Pub Date: May 1st, 2004
ISBN: 0-670-03296-4
Publisher: Viking

A monumental study of the clash between late medieval Christianity and early modern Protestantism, both “religions of fear, anxiety, and guilt.”

And both, writes MacCulloch (History/Oxford Univ.), also claimed “remedy and comfort for anxiety and guilt through the love exhibited by God and humanity in Jesus Christ.” The remark points to one of MacCulloch’s constantly unfolding themes, and one of the great contributions of this superb narrative: that the Protestant revolution and the Catholic counterrevolution marked a clash between many breeds and conceptions of Christianity, so many that it might be well to speak of Reformations and Counterreformations in the plural.
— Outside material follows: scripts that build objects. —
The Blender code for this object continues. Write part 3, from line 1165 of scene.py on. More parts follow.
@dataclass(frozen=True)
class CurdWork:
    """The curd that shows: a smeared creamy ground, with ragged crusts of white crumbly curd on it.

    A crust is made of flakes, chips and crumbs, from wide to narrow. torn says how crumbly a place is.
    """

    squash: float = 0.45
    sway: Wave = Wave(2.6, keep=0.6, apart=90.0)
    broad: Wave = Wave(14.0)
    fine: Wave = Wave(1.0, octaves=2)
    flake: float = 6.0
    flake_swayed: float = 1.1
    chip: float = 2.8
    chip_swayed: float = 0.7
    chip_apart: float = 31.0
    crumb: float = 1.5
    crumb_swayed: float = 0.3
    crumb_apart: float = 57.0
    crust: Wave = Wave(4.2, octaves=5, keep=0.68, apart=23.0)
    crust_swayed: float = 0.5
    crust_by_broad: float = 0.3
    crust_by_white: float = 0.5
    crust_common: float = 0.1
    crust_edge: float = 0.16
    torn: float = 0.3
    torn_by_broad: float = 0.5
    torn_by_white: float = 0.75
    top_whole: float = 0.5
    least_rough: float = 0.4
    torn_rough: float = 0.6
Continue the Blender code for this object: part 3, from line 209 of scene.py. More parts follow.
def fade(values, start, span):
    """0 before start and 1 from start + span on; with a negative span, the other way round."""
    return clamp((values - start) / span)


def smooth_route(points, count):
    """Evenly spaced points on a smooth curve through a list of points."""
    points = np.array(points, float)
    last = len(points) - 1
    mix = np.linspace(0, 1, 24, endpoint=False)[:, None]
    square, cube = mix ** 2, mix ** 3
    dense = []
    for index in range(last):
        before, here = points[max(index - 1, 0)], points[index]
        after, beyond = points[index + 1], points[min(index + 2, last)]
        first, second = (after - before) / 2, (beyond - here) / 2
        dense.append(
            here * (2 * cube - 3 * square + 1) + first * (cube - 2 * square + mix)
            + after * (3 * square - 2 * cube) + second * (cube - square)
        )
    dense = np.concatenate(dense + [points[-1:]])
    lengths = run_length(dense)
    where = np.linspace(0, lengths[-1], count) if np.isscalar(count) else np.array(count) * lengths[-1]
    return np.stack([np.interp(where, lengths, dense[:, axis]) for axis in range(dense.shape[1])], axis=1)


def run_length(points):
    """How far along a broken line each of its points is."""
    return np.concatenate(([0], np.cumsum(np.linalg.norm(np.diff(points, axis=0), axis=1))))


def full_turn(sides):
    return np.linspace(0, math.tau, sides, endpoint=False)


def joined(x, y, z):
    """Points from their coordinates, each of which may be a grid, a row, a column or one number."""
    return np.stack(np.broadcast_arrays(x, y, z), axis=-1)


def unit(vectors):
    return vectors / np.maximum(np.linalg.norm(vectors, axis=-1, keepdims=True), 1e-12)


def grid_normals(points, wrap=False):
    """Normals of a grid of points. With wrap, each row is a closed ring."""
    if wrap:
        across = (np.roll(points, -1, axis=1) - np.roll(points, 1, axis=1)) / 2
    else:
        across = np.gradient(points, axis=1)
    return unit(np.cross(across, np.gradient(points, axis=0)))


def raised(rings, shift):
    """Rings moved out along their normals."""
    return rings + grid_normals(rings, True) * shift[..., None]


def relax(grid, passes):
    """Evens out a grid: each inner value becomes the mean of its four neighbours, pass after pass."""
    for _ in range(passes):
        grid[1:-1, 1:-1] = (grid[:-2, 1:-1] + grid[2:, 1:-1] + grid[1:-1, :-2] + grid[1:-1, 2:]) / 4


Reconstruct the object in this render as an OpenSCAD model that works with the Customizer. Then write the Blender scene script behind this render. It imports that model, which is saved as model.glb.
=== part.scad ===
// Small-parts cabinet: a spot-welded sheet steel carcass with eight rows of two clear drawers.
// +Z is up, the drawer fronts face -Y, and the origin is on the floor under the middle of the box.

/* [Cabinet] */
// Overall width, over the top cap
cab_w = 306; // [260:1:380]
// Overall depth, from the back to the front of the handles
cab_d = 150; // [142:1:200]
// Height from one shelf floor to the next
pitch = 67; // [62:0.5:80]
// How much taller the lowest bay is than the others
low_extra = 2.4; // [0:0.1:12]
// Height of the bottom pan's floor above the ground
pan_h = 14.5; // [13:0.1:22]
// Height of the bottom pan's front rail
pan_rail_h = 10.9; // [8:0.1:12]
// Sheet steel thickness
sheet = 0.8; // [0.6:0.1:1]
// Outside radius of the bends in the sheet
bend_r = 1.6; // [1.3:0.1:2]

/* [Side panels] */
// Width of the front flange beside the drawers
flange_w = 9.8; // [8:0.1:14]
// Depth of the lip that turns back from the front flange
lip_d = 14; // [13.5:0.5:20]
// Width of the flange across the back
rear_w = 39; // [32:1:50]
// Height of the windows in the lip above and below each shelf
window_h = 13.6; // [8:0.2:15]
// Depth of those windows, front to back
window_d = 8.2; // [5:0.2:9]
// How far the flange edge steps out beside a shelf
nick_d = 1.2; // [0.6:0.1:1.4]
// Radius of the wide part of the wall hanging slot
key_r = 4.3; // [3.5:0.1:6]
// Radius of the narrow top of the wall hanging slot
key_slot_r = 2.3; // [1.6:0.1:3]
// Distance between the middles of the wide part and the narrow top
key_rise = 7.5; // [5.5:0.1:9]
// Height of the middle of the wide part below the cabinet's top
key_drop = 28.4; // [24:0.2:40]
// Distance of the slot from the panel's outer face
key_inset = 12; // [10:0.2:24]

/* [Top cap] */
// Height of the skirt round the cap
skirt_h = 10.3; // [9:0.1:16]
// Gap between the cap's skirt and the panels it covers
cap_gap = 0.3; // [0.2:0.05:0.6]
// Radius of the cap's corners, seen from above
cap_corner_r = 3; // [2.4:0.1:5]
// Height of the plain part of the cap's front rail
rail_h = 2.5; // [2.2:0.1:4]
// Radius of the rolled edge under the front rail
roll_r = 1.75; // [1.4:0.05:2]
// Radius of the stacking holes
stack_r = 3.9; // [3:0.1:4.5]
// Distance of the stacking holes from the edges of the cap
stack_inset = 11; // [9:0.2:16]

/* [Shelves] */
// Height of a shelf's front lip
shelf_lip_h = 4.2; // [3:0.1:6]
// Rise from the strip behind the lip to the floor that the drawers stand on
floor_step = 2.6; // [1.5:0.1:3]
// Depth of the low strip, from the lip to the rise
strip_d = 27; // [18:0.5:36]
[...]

MacCulloch points to any number of doctrinal and, as it were, dialectal differences: the Franciscan hatred for Jews, an ironic subversion of St. Francis’s urging that Christians consider the life of Christ on earth (which “had the logical consequence of making the faithful also think about the death of Christ on the Cross,” which led, of course, to dark thoughts about Jews); the rise of Maristic devotion, which emphasized the Queen of Heaven without much scriptural support, and which served as a key point of Erasmus’s contributions to the Protestant revolution; the obsession of some strands of Catholicism—particularly at the edges of Christendom, in places such as Denmark and Galicia—with purgatory, another point of Protestant rejection. Against such deeply and widely held beliefs, matters like papal infallibility and the sale of dispensations seem almost rarefied, though they of course figure strongly in MacCulloch’s account of Martin Luther’s signal contribution to that revolution, as well as those of Luther’s near contemporaries and sometime rivals such as Zwingli and Calvin. MacCulloch adds much to our understanding of why the “Lutheran heresy” was not immediately crushed (he was protected by an important elector within the Holy Roman Empire). He also offers a lucid view of the Reformation and Counterreformation as ongoing struggles—not in Europe, where Christianity has become largely secular, but in the US, where the rate of church-going and fundamentalist belief would do the Middle Ages proud.

An essential work of religious history.